Feature Article /
Jul 12, 2017

Modified Wood: Technology Meets Nature

Accoya modified wood pool decking

Homeowners clamoring for the look of wood are benefitting from the recent proliferation of modified wood products, whose innovative technology improves the performance of the natural material without the use of chemical preservatives.

Modified wood products use one of several different technologies (thermal modification, acetylation, or furfurylation) that, in general terms, alter the internal makeup of the wood in a way that lessens or even eliminates its reaction to moisture and its attractiveness to insects. Thus, a traditional species such as pine achieves the performance levels of a tropical hardwood without the need for treatments or coatings.

Here is a look at several of the available modified wood products:

Kebony
Kebony is made with a process called furfurylation, in which the wood is impregnated with furfuryl alcohol (obtained as a byproduct from other industries), soaking the wood cells. The wood is then cured and dried, which leaves the cell walls in a permanently thickened state and increases the wood’s density. This process essentially controls the wood’s moisture content to a point that it is below levels that attract insects and fungus. The result is wood that is stable and has maximum hardness and a long lifespan.

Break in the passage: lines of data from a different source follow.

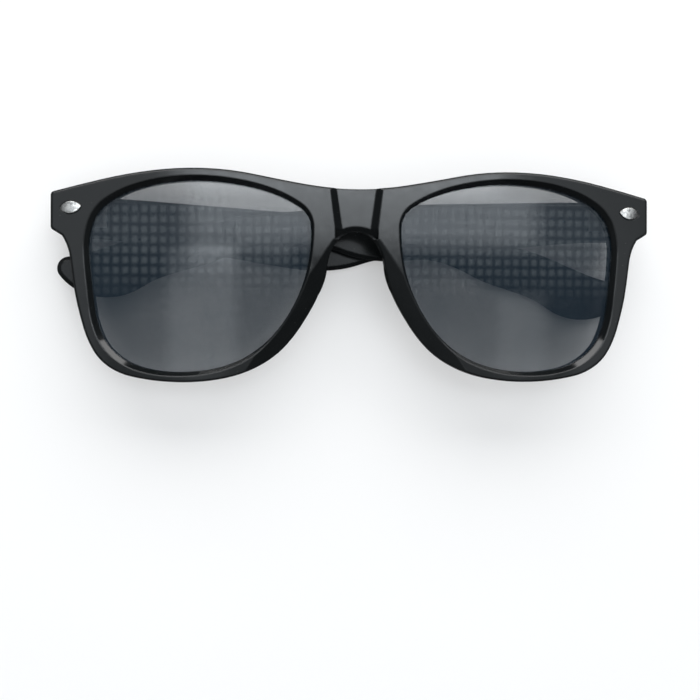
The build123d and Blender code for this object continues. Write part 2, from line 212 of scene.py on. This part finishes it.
def tinted_lens():
    """Dark see-through plastic with a trace of blue, and the haze of the film bonded to it."""
    n = Nodes(bpy.data.materials.new("tinted_lens"))
    cloud = n.noise(scale=90, detail=3.0)
    tone = n.blend(cloud, *LENS_TONES)
    tone = n.blend(film_cells(n), tone, HAZE_TONE)
    alpha = n.spread(cloud, *LENS_ALPHA)
    rough = n.spread(n.noise(scale=700, detail=2.0), *LENS_ROUGH)
    return n.surface(Base_Color=tone, Alpha=alpha, Roughness=rough, IOR=LENS_IOR)


def diffraction_film():
    """Clear film embossed with a grid of fine cells, each a soft pale square."""
    n = Nodes(bpy.data.materials.new("diffraction_film"))
    clear, cell = FILM_ALPHA
    alpha = n.math("ADD", n.product(film_cells(n), cell), clear)
    rough = n.spread(n.noise(scale=900, detail=2.0), *FILM_ROUGH)
    return n.surface(Base_Color=FILM_TONE, Alpha=alpha, Roughness=rough)


def shade(tone, share):
    """A tone at a share of its brightness, as an opaque colour."""
    return tuple(c * share for c in tone) + (1,)


def satin_metal(name, tone, rough, grain, stain):
    """Brushed or satin metal: fine grain, and darker patches where it has dulled."""
    n = Nodes(bpy.data.materials.new(name))
    lines = n.noise(scale=900, detail=3.0, rough=0.6, stretch=grain)
    dull = n.spread(n.noise(scale=1100, detail=3.0, rough=0.6), 0.0, stain, span=(0.42, 0.60))
    colour = n.blend(lines, shade(tone, GRAIN_DARK), shade(tone, 1))
    colour = n.blend(dull, colour, shade(tone, STAIN_DARK))
    roughness = n.spread(lines, rough, rough + METAL_HAZE)
    fine = n.bump(lines, strength=0.15, distance=0.00005, normal=n.soft_edges(METAL_EDGE))
    return n.surface(Base_Color=colour, Metallic=1.0, Roughness=roughness, Normal=fine)


def dress(part, material):
    """Gives a CAD node its material."""
    mesh = nodes[part].data
    mesh.materials.clear()
    mesh.materials.append(material)


def dress_all():
    """Gives every piece its material; all but the front come in pairs."""
    plastic = moulded_plastic("moulded_plastic", gloss=0.5, rough=0.06)
    arm_plastic = moulded_plastic("arm_plastic", gloss=0.28, rough=0.18)
    lens = tinted_lens()
    film = diffraction_film()
    silver = satin_metal(
        "stud_silver", tone=(0.72, 0.71, 0.69), rough=0.22, grain=(1, 1, 1), stain=0.8
    )
    steel = satin_metal(
        "hinge_steel", tone=(0.60, 0.60, 0.59), rough=0.28, grain=(1, 8, 1), stain=0.3
    )
    screw = satin_metal(
        "screw_steel", tone=(0.66, 0.66, 0.65), rough=0.24, grain=(1, 1, 1), stain=0.3
    )
    pairs = {
        "lens": lens,
        "diffraction_film": film,
        "temple": arm_plastic,
        "corner_stud": silver,
        "temple_stud": silver,
        "front_hinge_leaf": steel,
        "temple_hinge_leaf": steel,
        "hinge_screw": screw,
    }
    dress("front_frame", plastic)
    for piece, material in pairs.items():
        for side in ("left", "right"):
            dress(f"{piece}_{side}", material)


def camera():
    """The photograph's viewpoint."""
    turn = Matrix.Rotation(VIEW_ROLL, 3, "Z") @ Matrix.Rotation(VIEW_AZIMUTH, 3, "Y")
    back = turn.transposed()
    place = -(back @ Vector((*VIEW_OFFSET, -VIEW_DISTANCE)))
    data = bpy.data.cameras.new("camera")
    data.sensor_width = SENSOR
    data.lens = FOCAL_PIXELS / IMAGE_PIXELS * SENSOR
    data.clip_start, data.clip_end = VIEW_CLIP
    eye = bpy.data.objects.new("camera", data)
    eye.matrix_world = Matrix.Translation(place) @ back.to_4x4()
    scene.collection.objects.link(eye)
    scene.camera = eye


def table():
    """A round white table that keeps the object's shadow.

    It reads paler where nothing is in front of it, and glossy surfaces show it dark, a painted
    reflection.
    """
    bpy.ops.mesh.primitive_circle_add(
        vertices=TABLE_SIDES, radius=TABLE_RADIUS, fill_type="NGON", location=(0, 0, TABLE_TOP)
    )
    plane = bpy.context.object
    plane.name = "table"
    n = Nodes(bpy.data.materials.new("table_white"))
    path = n.add("ShaderNodeLightPath").outputs
    tone = n.blend(n.noise(scale=14, detail=2.0), *TABLE_TONES)
    # Painted reflection: glossy rays see the table near black
    tone = n.blend(n.product(path["Is Glossy Ray"], PAINTED_REFLECTION_SHARE), tone, TABLE_PAINTED_REFLECTION)
    bare = n.math("LESS_THAN", path["Transparent Depth"], 0.5)
    lift = n.product(path["Is Camera Ray"], bare, TABLE_LIFT)
    paper = n.add("ShaderNodeBsdfDiffuse", Color=tone).outputs[0]
    white = n.add("ShaderNodeEmission", Color=WHITE, Strength=1.0).outputs[0]
    mix = n.add("ShaderNodeMixShader", i0=lift, i1=paper, i2=white).outputs[0]
    n.add("ShaderNodeOutputMaterial", Surface=mix)
    plane.data.materials.append(n.owner)


def sky_patch(n, across, along, box, soft):
    """1 for sky directions inside a box of slopes, fading to 0 over a soft margin."""
    left, right, low, high = box
    edges = []
    for slope, start, end in ((across, left, right), (along, low, high)):
        edges.append(n.levels(slope, start - soft, start + soft, 0.0, 1.0))
        edges.append(n.levels(slope, end - soft, end + soft, 1.0, 0.0))
    return n.product(*edges)


def surroundings():
    """A room, bright overhead and dark lower down. Past the table the camera sees white."""
    world = bpy.data.worlds.new("studio")
    scene.world = world
    n = Nodes(world)
    toward = n.add("ShaderNodeTexCoord").outputs["Generated"]
    way = n.add("ShaderNodeSeparateXYZ", Vector=toward).outputs
    height = n.math("MAXIMUM", way[2], LEAST_RISE)
    across = n.math("DIVIDE", way[0], height)
    along = n.math("DIVIDE", way[1], height)
    light = n.levels(way[2], *ROOM_RISE, *ROOM_LIGHT)
    for box, soft, gain in SKY:
        patch = sky_patch(n, across, along, box, soft)
        light = n.product(light, n.levels(patch, 0.0, 1.0, 1.0, gain))
    room = n.add("ShaderNodeBackground", Color=ROOM_TINT, Strength=light).outputs[0]
    white = n.add("ShaderNodeBackground", Color=WHITE, Strength=1.0).outputs[0]
    seen = n.add("ShaderNodeLightPath").outputs["Is Camera Ray"]
    mix = n.add("ShaderNodeMixShader", i0=seen, i1=room, i2=white).outputs[0]
    n.add("ShaderNodeOutputWorld", Surface=mix)


def lamp(name, place, size, power, mirrored):
    """A soft rectangular lamp aimed at the glasses; an unmirrored one gives no glints."""
    data = bpy.data.lights.new(name, "AREA")
    data.shape = "RECTANGLE"
    data.size, data.size_y = size
    data.energy = power
    light = bpy.data.objects.new(name, data)
    light.location = place
    aim = Vector(LAMP_TARGET) - Vector(place)
    light.rotation_euler = aim.to_track_quat("-Z", "Y").to_euler()
    light.visible_glossy = mirrored
    scene.collection.objects.link(light)


dress_all()
camera()
table()
surroundings()
for settings in LAMPS:
    lamp(*settings)
scene.view_settings.view_transform = "Standard"
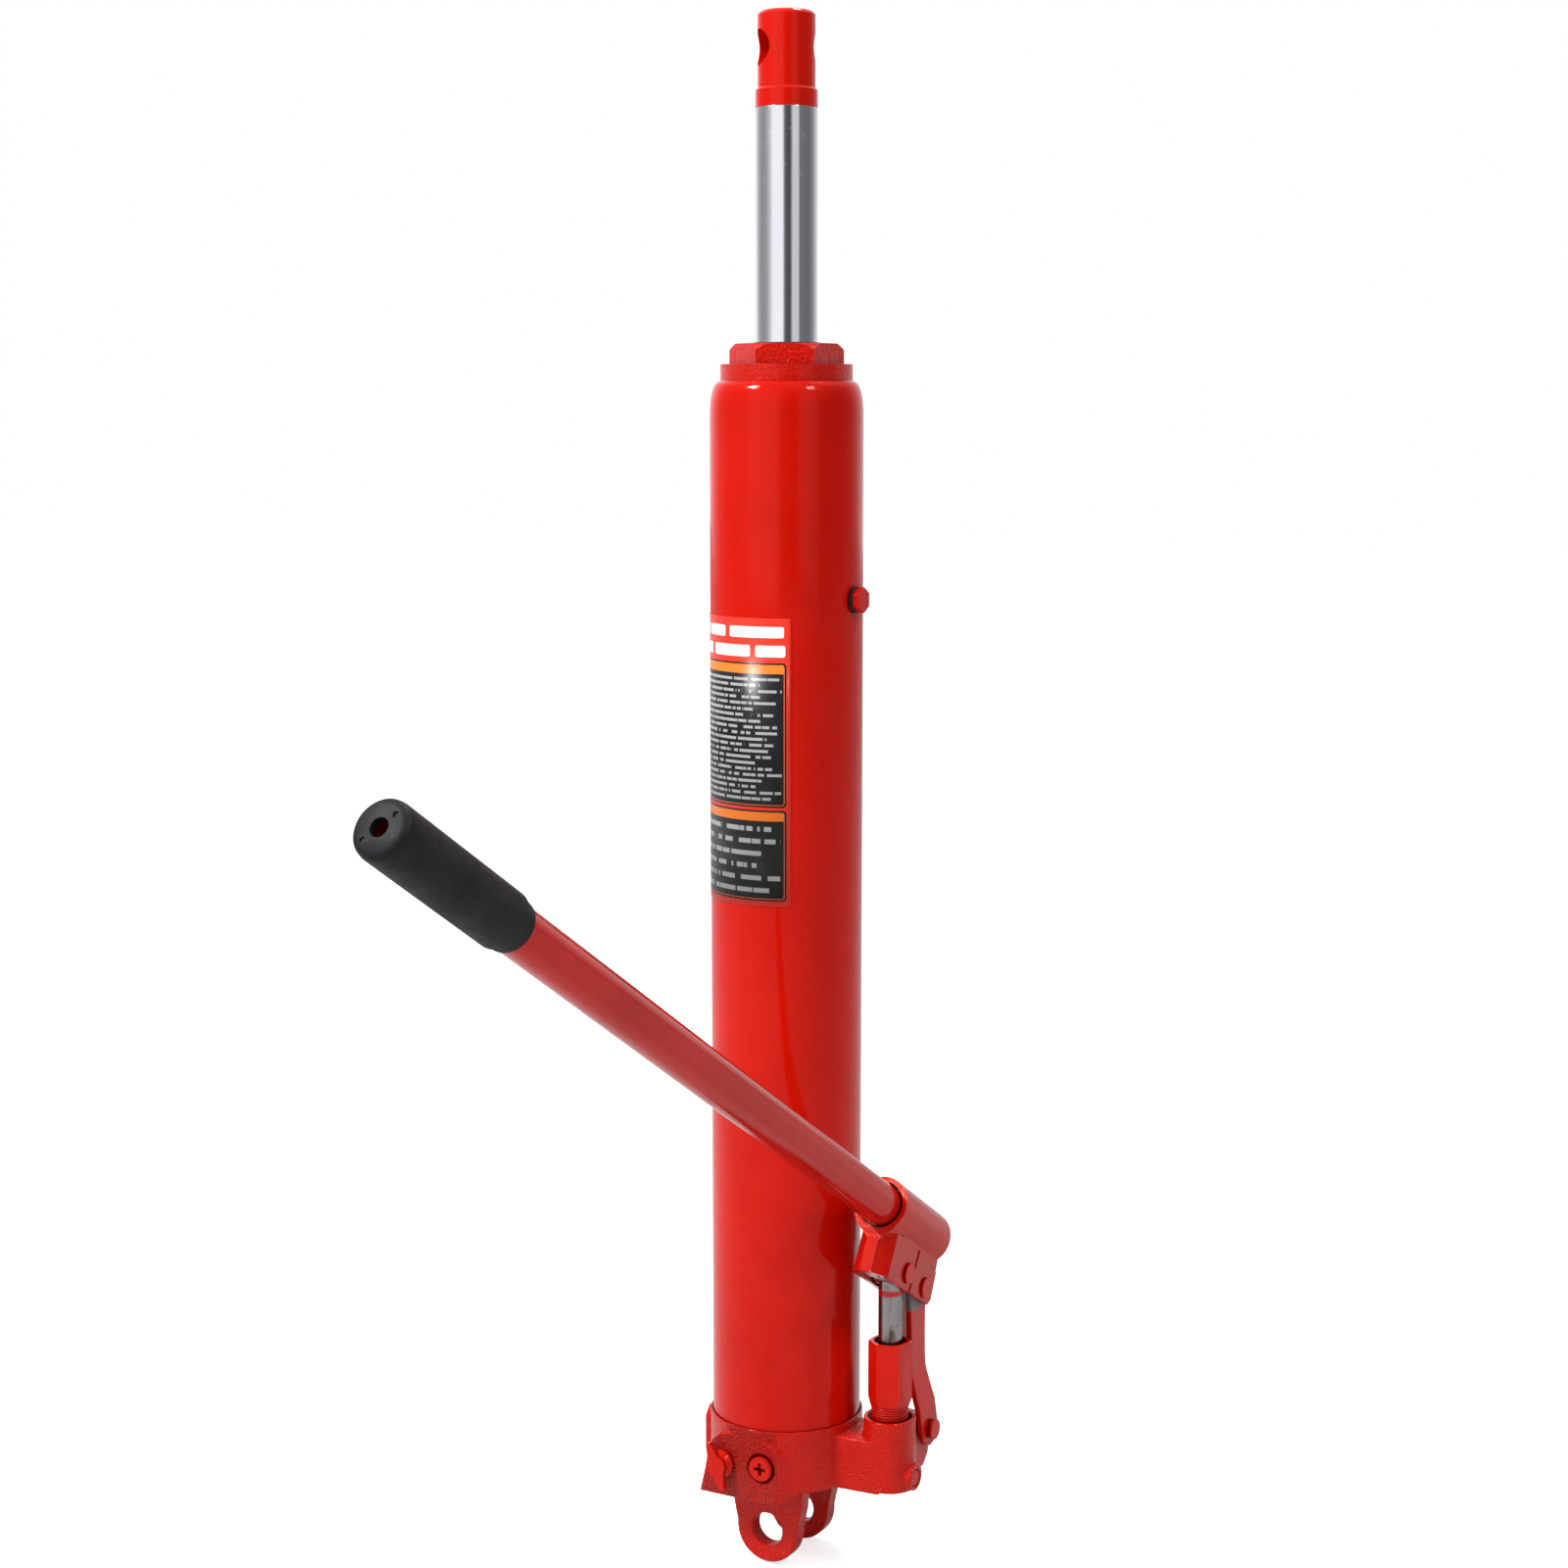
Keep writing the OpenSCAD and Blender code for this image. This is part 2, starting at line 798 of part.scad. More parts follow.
module outlet_spring() {
  color(steel)
    translate([28, 0, 32])
      rotate([0, 90, 0])
        coil(1.7, 0.3, 1.2, 3.8);
}

module passage_plug() {
  color(red)
    union() {
      xbar(0, 32, 4, pump_x + 8, pump_x + 13);
      translate([pump_x + 13, 0, 32])
        rotate([0, 90, 0])
          cylinder(h = 0.6, r1 = 4, r2 = 3.4);
    }
}

// ---------------------------------------------------------------- nodes

base_casting();
reservoir_tube();
pressure_cylinder();
top_nut();
rod_wiper();
rod_seal();
tank_seal_lower();
tank_seal_upper();
label();
filler_plug();
filler_seal();
ram_rod();
ram_eye();
ram_piston();
piston_cup();
piston_backup();
piston_washer();
piston_nut();
pump_cylinder();
pump_gasket();
plunger_wiper();
pump_plunger();
plunger_seal();
handle_socket();
piston_pin();
link_pin();
link_strap_outer();
link_strap_inner();
base_pin();
handle_tube();
handle_grip();
release_valve();
release_ball();
relief_plug();
relief_spring();
relief_ball();
suction_ball();
outlet_ball();
outlet_spring();
passage_plug();
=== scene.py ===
import json
import math

import bpy
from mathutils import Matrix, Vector

# Long-ram hydraulic jack on a white studio floor. Metres, +Z up, in the CAD's own frame: the origin is
# the middle of the base clevis pin hole, and the release valve and the handle face -Y.

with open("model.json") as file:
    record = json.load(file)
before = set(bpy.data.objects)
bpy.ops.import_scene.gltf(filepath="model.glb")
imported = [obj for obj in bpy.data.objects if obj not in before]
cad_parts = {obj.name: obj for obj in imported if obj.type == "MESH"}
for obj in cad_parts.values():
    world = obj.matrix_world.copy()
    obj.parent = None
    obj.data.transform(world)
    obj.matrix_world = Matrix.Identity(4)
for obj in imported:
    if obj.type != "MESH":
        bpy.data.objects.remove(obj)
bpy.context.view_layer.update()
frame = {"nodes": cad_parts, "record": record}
nodes = frame["nodes"]
scene = bpy.context.scene
scene.view_settings.view_transform = "Standard"


# ------------------------------------------------------------------ shader helpers

class Net:
    """Short hand for building one material's node tree."""

    def __init__(self, name):
        self.mat = bpy.data.materials.new(name)
        self.mat.use_nodes = True
        self.tree = self.mat.node_tree
        self.bsdf = self.tree.nodes["Principled BSDF"]
        self.obj = self.node("ShaderNodeTexCoord").outputs["Object"]

    def node(self, kind, **values):
        n = self.tree.nodes.new(kind)
        for k, v in values.items():
            setattr(n, k, v)
        return n

    def plug(self, value, socket):
        """Link a socket to another one, or set it to a constant."""
        if isinstance(value, bpy.types.NodeSocket):
            self.tree.links.new(value, socket)
        elif value is not None:
            socket.default_value = value

    def math(self, op, a, b=None, clamp=False):
        n = self.node("ShaderNodeMath", operation=op, use_clamp=clamp)
        for v, s in zip((a, b), n.inputs):
            self.plug(v, s)
        return n.outputs[0]

    def add(self, a, b, clamp=False):
        return self.math("ADD", a, b, clamp)

    def minus(self, a, b):
        return self.math("SUBTRACT", a, b)

    def times(self, first, *others):
        """Product of all the values."""
        for other in others:
            first = self.math("MULTIPLY", first, other)
        return first

    def mapped(self, scale):
        """Object coordinates stretched by scale, for streaks."""
        n = self.node("ShaderNodeMapping")
        self.plug(self.obj, n.inputs["Vector"])
        n.inputs["Scale"].default_value = scale
        return n.outputs[0]

    def noise(self, scale, detail=3.0, rough=0.5, vector=None, distort=0.0):
        n = self.node("ShaderNodeTexNoise")
        self.plug(vector or self.obj, n.inputs["Vector"])
        n.inputs["Scale"].default_value = scale
        n.inputs["Detail"].default_value = detail
        n.inputs["Roughness"].default_value = rough
        n.inputs["Distortion"].default_value = distort
        return n.outputs["Fac"]

    def cells(self, scale, feature="F1", smooth=0.0):
        n = self.node("ShaderNodeTexVoronoi", feature=feature)
        self.plug(self.obj, n.inputs["Vector"])
        n.inputs["Scale"].default_value = scale
        if feature == "SMOOTH_F1":
            n.inputs["Smoothness"].default_value = smooth
        return n.outputs["Distance"]

    def ramp(self, fac, stops):
        """Grey ramp through (position, brightness) stops."""
        n = self.node("ShaderNodeValToRGB")
        self.plug(fac, n.inputs[0])
        for e, (position, grey) in zip(n.color_ramp.elements, stops):
            e.position = position
            e.color = (grey, grey, grey, 1)
        return n.outputs[0]

    def span(self, value, lo, hi, a=0.0, b=1.0):
        """Clamped ramp: a at lo, b at hi."""
        n = self.node("ShaderNodeMapRange", clamp=True)
        for v, s in zip((value, lo, hi, a, b), n.inputs):
            self.plug(v, s)
        return n.outputs[0]

    def window(self, value, limits, soft):
        """1 between the limits, fading over soft inside them."""
        lo, hi = limits
        return self.times(self.span(value, lo, lo + soft), self.span(value, hi, hi - soft))

    def mix(self, fac, a, b, mode="MIX"):
        n = self.node("ShaderNodeMix", data_type="RGBA", blend_type=mode)
        self.plug(fac, n.inputs[0])
        for v, s in ((a, n.inputs[6]), (b, n.inputs[7])):
            self.plug((*v, 1) if isinstance(v, tuple) and len(v) == 3 else v, s)
        return n.outputs[2]

    def bump(self, height, distance, normal=None):
        n = self.node("ShaderNodeBump")
        n.inputs["Strength"].default_value = 1.0
        n.inputs["Distance"].default_value = distance
        self.plug(height, n.inputs["Height"])
        self.plug(normal, n.inputs["Normal"])
        return n.outputs[0]

    def axes(self, vector=None):
        n = self.node("ShaderNodeSeparateXYZ")
        self.plug(vector or self.obj, n.inputs[0])
        return n.outputs[:3]

    def ragged_height(self, scale, detail, rough, depth):
        """Height above the pin hole, made uneven by noise, for the edge of a coat of paint."""
        z = self.axes()[2]
        return self.add(z, self.times(self.minus(self.noise(scale, detail, rough), 0.5), depth))

    def finish(self, color=None, rough=None, normal=None, **fixed):
        """Wire up the surface; every other input is a constant."""
        self.plug(color, self.bsdf.inputs["Base Color"])
        self.plug(rough, self.bsdf.inputs["Roughness"])
        self.plug(normal, self.bsdf.inputs["Normal"])
        for k, v in fixed.items():
            self.bsdf.inputs[k.replace("_", " ")].default_value = v
        return self.mat


def scaled(color, factor, lift=0.0):
    return tuple(min(1, c * factor + lift) for c in color)


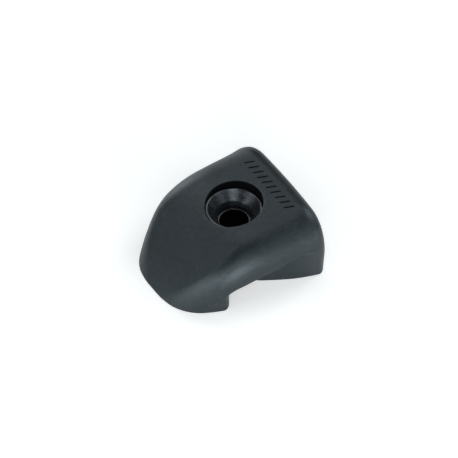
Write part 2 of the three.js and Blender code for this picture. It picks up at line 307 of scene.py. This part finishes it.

Kebony wood, which comes in radiata pine, Southern yellow pine, or Scots pine, is naturally resistant to rot, fungus, and other microorganisms. No chemical additives or stains/coatings are needed, just normal, occasional cleaning.

The wood can be used for a range of applications, including decking, windows, siding, and benches. It is suitable for water-adjacent structures, such as docks, but above-ground and above-water use only.

For more information, visit kebony.com.

Accoya
Manufactured by Accsys Technologies, Accoya wood is made with a process called acetylation. Based on nearly 100-year-old methods, Accsys’ proprietary technology alters the wood’s reaction with water by replacing the molecules that want to bond with water with more stable acetyl groups. The process permanently changes the cell structure of the wood (radiata pine), preventing rot and decay and making it unrecognizable to insects.

“We change the wood at the cellular level so it no longer acts like wood,” explains Randy Clark, technical manager, North America.

As a result, swelling and shrinkage are reduced by 75 percent or more, and the wood carries a Class 1 durability rating, is virtually rot-proof, is indigestible by insects, retains paint twice as long, and is low-maintenance. No coatings or chemical applications are required.

Along with exterior applications including decking, siding, and windows and doors, Accoya wood can be used for docks and even in-water applications such as bridges and canal walls.

Learn more at accoya.com.

Thermory
Thermory is a thermally modified product: The wood is heated to about 400 degrees F while the moisture content is controlled through steam, a process that alters the wood’s cellular structure to reduce absorbency and sugar content. The resulting product is stable and therefore less likely to warp, bow, cup, or twist; resists rot, decay, and termites; and carries a Class 1 durability rating. Like the others, no chemical preservatives are used and no aftermarket pesticides or stains are required for long-term performance.

Thermory wood comes in white ash and Scots pine, though the company says it can thermally modify nearly any species. Thermory recommends the products for porch flooring, decking, fences, and cladding.

Visit thermoryusa.com.

 

For all three products, pricing falls toward the upper-middle of wood materials—above pressure-treated lumber and largely below most tropical hardwoods—roughly in line with premium composite decking or fiber cement siding.

Other thermally modified wood options include Cambia, by Northland Forest Products, and EcoPrem Wood by EcoVantage.

 

Comments

I would like to see a wood treatment that perform in tropical climates.
termites is a big concern and whichever treatment as far I know don´t last.

Will any of these processes be developed and proposed to work with cedar roof shingles?